__TASK TO COMPLETE__
Beginning with the first line of the data below, extract each line up to and including the one containing "twist_pitch = 4; // [3.5:0.1:5]". Copy them exactly and add nothing.

__DATA FOR THIS TASK__
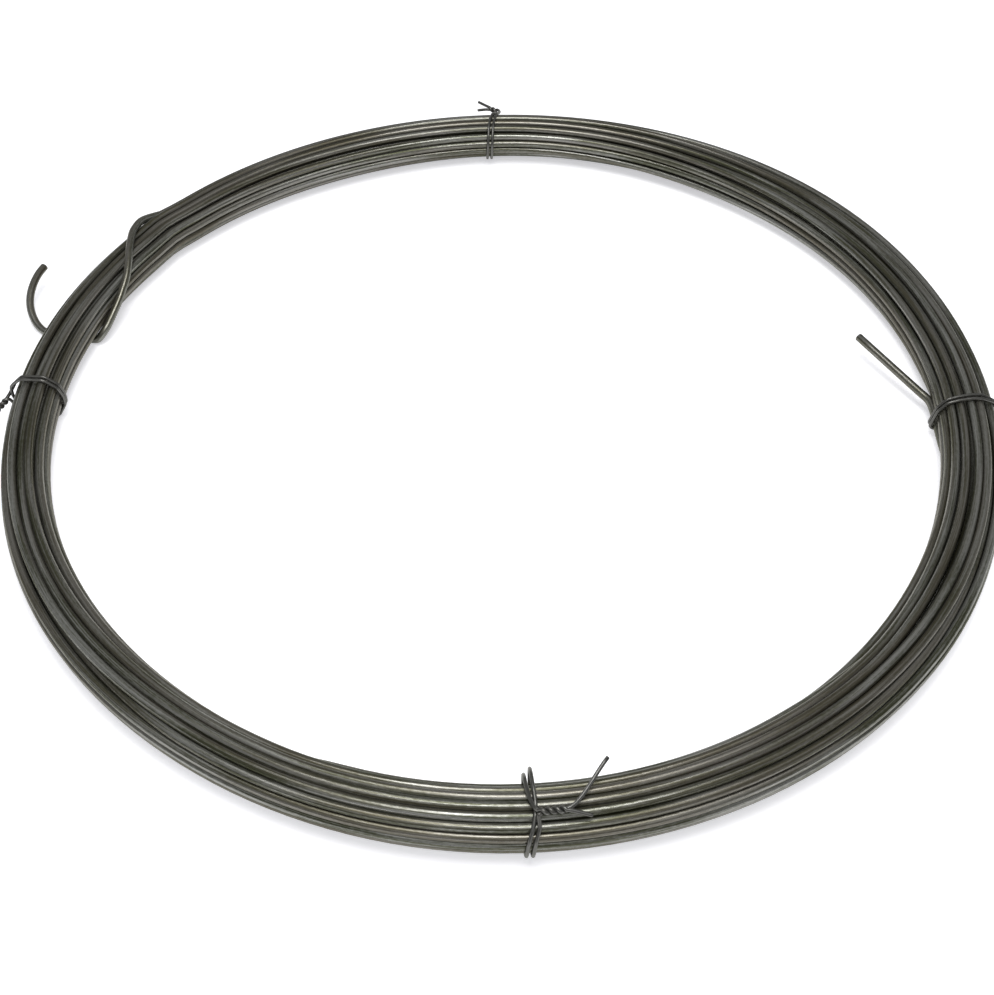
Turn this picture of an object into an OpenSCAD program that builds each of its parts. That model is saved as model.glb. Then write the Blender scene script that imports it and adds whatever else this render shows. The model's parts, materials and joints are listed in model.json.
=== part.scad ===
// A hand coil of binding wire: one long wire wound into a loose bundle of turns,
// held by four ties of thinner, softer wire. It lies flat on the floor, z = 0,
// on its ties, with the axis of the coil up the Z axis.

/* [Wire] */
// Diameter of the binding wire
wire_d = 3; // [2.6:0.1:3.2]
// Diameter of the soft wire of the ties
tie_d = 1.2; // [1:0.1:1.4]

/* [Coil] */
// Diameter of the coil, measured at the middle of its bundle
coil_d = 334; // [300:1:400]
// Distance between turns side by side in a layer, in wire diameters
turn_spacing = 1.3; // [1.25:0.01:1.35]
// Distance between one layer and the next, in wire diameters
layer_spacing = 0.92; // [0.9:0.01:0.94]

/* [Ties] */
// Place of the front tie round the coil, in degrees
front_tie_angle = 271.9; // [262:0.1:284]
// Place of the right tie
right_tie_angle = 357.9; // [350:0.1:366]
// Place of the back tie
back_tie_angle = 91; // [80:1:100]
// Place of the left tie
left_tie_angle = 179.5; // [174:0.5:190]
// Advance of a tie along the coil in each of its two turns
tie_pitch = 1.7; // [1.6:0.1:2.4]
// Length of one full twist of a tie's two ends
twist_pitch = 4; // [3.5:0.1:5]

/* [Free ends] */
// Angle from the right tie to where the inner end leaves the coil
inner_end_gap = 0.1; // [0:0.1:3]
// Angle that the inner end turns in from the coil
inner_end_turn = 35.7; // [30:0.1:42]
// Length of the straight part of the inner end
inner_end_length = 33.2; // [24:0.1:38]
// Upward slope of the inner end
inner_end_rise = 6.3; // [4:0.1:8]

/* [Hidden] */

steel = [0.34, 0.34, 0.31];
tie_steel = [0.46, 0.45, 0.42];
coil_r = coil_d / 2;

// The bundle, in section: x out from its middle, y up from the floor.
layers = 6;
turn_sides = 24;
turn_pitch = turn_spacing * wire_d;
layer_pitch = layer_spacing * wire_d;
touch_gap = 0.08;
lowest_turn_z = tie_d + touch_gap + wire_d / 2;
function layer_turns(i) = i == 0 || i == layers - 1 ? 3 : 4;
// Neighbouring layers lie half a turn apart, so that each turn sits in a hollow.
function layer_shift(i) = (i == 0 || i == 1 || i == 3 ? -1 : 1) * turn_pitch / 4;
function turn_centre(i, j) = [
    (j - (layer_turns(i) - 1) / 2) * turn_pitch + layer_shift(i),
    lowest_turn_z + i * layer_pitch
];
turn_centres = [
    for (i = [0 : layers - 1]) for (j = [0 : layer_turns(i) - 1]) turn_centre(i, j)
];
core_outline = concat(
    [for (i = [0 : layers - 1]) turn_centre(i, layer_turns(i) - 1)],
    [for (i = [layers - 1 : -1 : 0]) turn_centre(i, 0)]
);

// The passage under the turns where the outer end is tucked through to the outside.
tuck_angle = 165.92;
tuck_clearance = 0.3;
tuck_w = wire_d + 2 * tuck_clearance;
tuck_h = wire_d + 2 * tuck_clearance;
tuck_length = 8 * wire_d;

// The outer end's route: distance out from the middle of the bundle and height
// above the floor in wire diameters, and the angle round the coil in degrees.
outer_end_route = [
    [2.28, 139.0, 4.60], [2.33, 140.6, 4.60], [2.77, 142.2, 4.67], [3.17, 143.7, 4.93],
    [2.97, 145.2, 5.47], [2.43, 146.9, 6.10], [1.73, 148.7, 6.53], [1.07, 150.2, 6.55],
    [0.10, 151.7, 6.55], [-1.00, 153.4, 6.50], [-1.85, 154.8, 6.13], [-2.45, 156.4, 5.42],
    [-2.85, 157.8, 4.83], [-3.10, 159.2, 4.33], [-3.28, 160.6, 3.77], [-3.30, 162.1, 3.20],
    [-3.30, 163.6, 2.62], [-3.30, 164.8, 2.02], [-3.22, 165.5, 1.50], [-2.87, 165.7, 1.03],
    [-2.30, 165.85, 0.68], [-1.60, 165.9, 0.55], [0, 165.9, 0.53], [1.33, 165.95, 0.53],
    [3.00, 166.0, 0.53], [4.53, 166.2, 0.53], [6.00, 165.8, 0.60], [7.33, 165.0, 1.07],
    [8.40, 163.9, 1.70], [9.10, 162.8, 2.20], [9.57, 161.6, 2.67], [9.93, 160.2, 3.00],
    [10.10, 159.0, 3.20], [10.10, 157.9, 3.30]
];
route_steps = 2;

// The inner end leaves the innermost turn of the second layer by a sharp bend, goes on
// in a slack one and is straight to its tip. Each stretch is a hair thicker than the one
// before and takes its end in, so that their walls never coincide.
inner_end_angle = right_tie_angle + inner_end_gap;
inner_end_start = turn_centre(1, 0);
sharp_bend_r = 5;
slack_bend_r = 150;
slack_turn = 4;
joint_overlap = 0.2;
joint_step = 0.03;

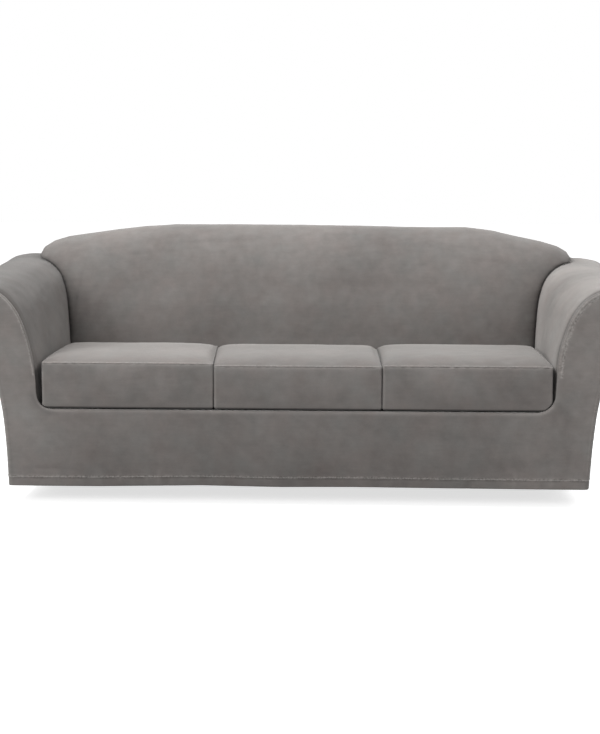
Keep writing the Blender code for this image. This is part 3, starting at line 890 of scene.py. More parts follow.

__TASK ANSWER__
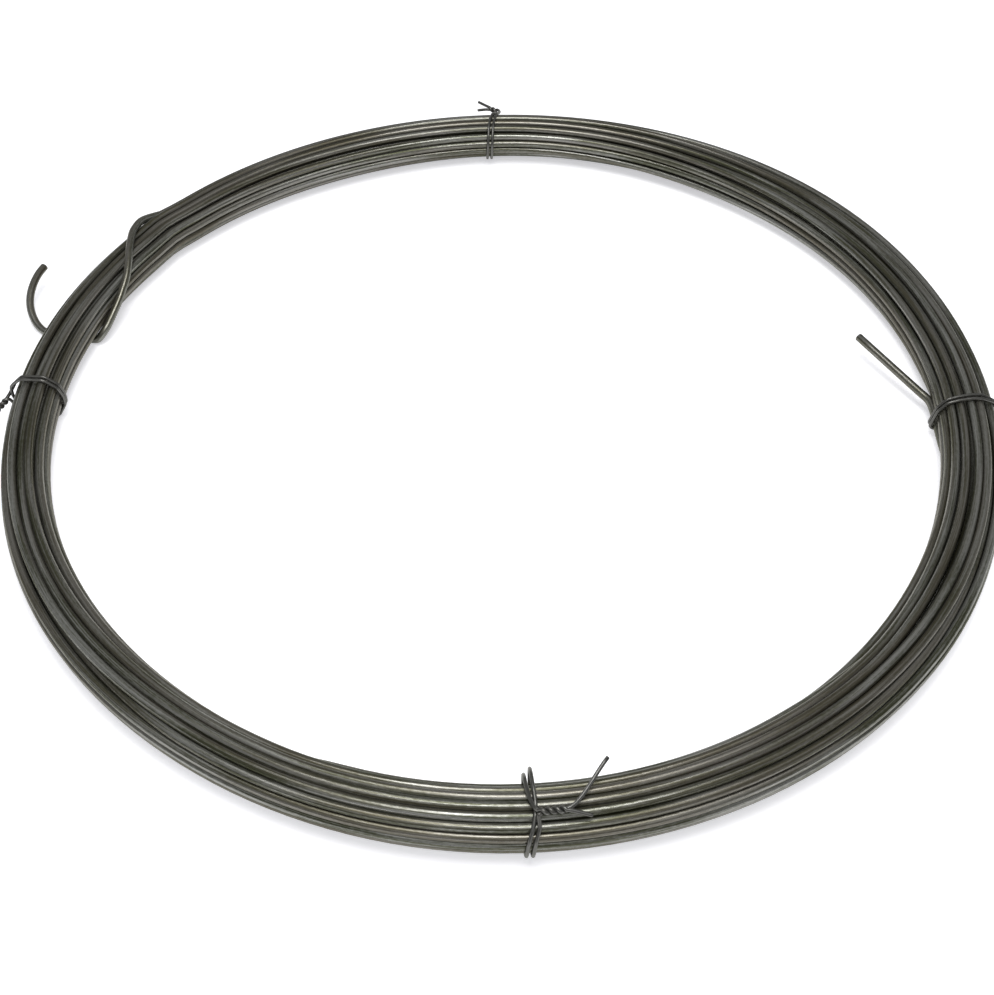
Turn this picture of an object into an OpenSCAD program that builds each of its parts. That model is saved as model.glb. Then write the Blender scene script that imports it and adds whatever else this render shows. The model's parts, materials and joints are listed in model.json.
=== part.scad ===
// A hand coil of binding wire: one long wire wound into a loose bundle of turns,
// held by four ties of thinner, softer wire. It lies flat on the floor, z = 0,
// on its ties, with the axis of the coil up the Z axis.

/* [Wire] */
// Diameter of the binding wire
wire_d = 3; // [2.6:0.1:3.2]
// Diameter of the soft wire of the ties
tie_d = 1.2; // [1:0.1:1.4]

/* [Coil] */
// Diameter of the coil, measured at the middle of its bundle
coil_d = 334; // [300:1:400]
// Distance between turns side by side in a layer, in wire diameters
turn_spacing = 1.3; // [1.25:0.01:1.35]
// Distance between one layer and the next, in wire diameters
layer_spacing = 0.92; // [0.9:0.01:0.94]

/* [Ties] */
// Place of the front tie round the coil, in degrees
front_tie_angle = 271.9; // [262:0.1:284]
// Place of the right tie
right_tie_angle = 357.9; // [350:0.1:366]
// Place of the back tie
back_tie_angle = 91; // [80:1:100]
// Place of the left tie
left_tie_angle = 179.5; // [174:0.5:190]
// Advance of a tie along the coil in each of its two turns
tie_pitch = 1.7; // [1.6:0.1:2.4]
// Length of one full twist of a tie's two ends
twist_pitch = 4; // [3.5:0.1:5]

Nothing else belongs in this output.